Short task:
Hand back each line, unchanged, from the top down to the line where "fibre = noise(tree, place, 900, 3)" sits.
begin Provided material
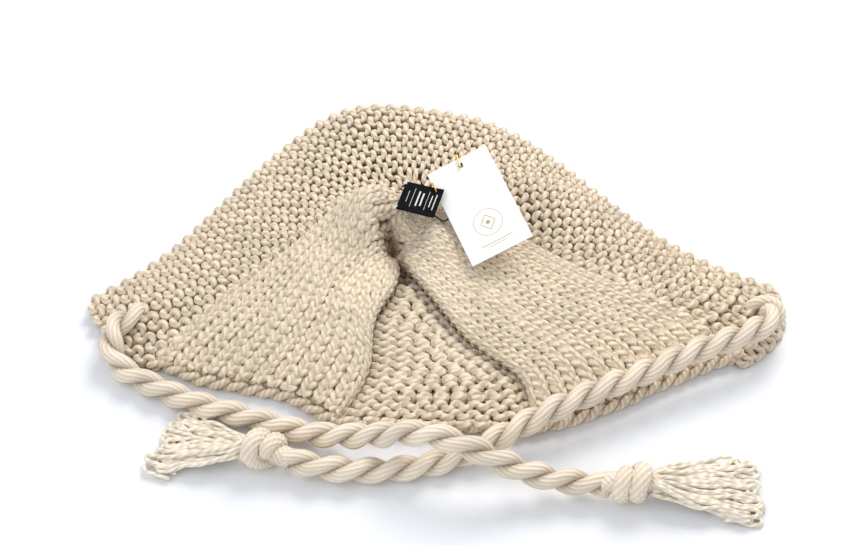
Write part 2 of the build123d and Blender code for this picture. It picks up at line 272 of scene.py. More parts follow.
def yarn_material(name, light, dark, shade_colour, strands, twist):
    """Plied wool: strand lines turn once per twist, with painted shade in the grooves between them, and
    painted shade in the shade colour where the "front" map is low.
    """
    material, tree, shader = nodes_of(name)
    place = tree.nodes.new("ShaderNodeTexCoord")
    blotch = noise(tree, place, 34, 4)
    stray = noise(tree, place, 70, 2)
    fibre = noise(tree, place, 900, 3)

    # Strand lines: a wave over the way along and round the yarn, which wanders a little; its low parts, the
    # grooves between strands, take the dark colour as painted shade
    yarn_map = map_values(tree, "yarn")
    turns = maths(tree, "MULTIPLY", -strands / twist)
    link(tree, yarn_map, 0, turns, 0)
    round_it = maths(tree, "MULTIPLY", float(strands))
    link(tree, yarn_map, 1, round_it, 0)
    phase = maths(tree, "ADD")
    link(tree, turns, 0, phase, 0)
    link(tree, round_it, 0, phase, 1)
    wander = maths(tree, "MULTIPLY_ADD", 0.9)
    link(tree, stray, 0, wander, 0)
    link(tree, phase, 0, wander, 2)
    wave = maths(tree, "MULTIPLY", 2 * math.pi)
    link(tree, wander, 0, wave, 0)
    sine = maths(tree, "SINE")
    link(tree, wave, 0, sine, 0)
    ramp = map_range(tree, sine, {"From Min": -1.0, "From Max": 0.3})
    groove_shaded = colour_mix(tree, {"A": (*dark, 1), "B": (*light, 1)})
    link(tree, ramp, 0, groove_shaded, "Factor")

    # Blotches of lighter and darker wool
    tone = map_range(tree, blotch, {"From Min": 0.3, "From Max": 0.7, "To Min": 0.88, "To Max": 1.06})
    shade = colour_mix(tree, {"Factor": 1.0})
    shade.blend_type = "MULTIPLY"
    link(tree, groove_shaded, "Result", shade, "A")
    link(tree, tone, 0, shade, "B")

    # Painted shade: the shade colour where the "front" map is low, for yarn set further in, in folds and on
    # the undersides of tubes
    depth = map_range(tree, map_values(tree, "front"), {"From Min": -0.15, "From Max": 1.0})
    depth.interpolation_type = "SMOOTHSTEP"
    inside = colour_mix(tree, {"A": (*shade_colour, 1)})
    link(tree, depth, 0, inside, "Factor")
    link(tree, shade, "Result", inside, "B")
    link(tree, inside, "Result", shader, "Base Color")

    # Relief of the strands and their fibres
    mixed = maths(tree, "MULTIPLY_ADD", 0.35)
    link(tree, fibre, 0, mixed, 0)
    link(tree, sine, 0, mixed, 2)
    add_relief(tree, mixed, shader, 0.5, 0.0006)
    set_inputs(
        shader,
        {
            "Roughness": 0.9,
            "Specular IOR Level": 0.15,
            "Sheen Weight": 0.35,
            "Sheen Roughness": 0.5,
            "Sheen Tint": (1.0, 0.93, 0.82, 1),
        },
    )
    return material


def noise_material(name, light, dark, scale, roughness, bump, distance, metallic=0.0):
    """A surface whose colour and relief follow fine noise."""
    material, tree, shader = nodes_of(name)
    grain = noise(tree, tree.nodes.new("ShaderNodeTexCoord"), scale, 4)
    blend = colour_mix(tree, {"A": (*dark, 1), "B": (*light, 1)})
    link(tree, grain, 0, blend, "Factor")
    link(tree, blend, "Result", shader, "Base Color")
    add_relief(tree, grain, shader, bump, distance)
    set_inputs(shader, {"Roughness": roughness, "Metallic": metallic})
    return material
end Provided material
Correct answer:
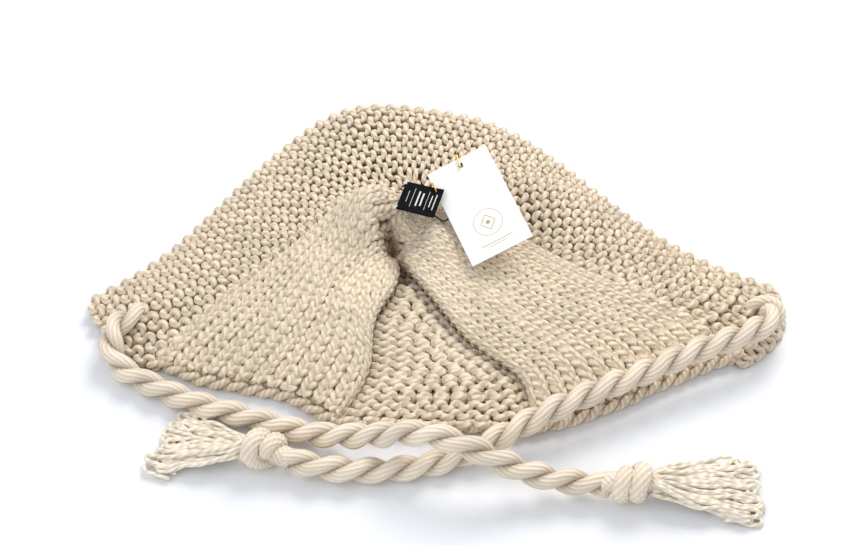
Write part 2 of the build123d and Blender code for this picture. It picks up at line 272 of scene.py. More parts follow.
def yarn_material(name, light, dark, shade_colour, strands, twist):
    """Plied wool: strand lines turn once per twist, with painted shade in the grooves between them, and
    painted shade in the shade colour where the "front" map is low.
    """
    material, tree, shader = nodes_of(name)
    place = tree.nodes.new("ShaderNodeTexCoord")
    blotch = noise(tree, place, 34, 4)
    stray = noise(tree, place, 70, 2)
    fibre = noise(tree, place, 900, 3)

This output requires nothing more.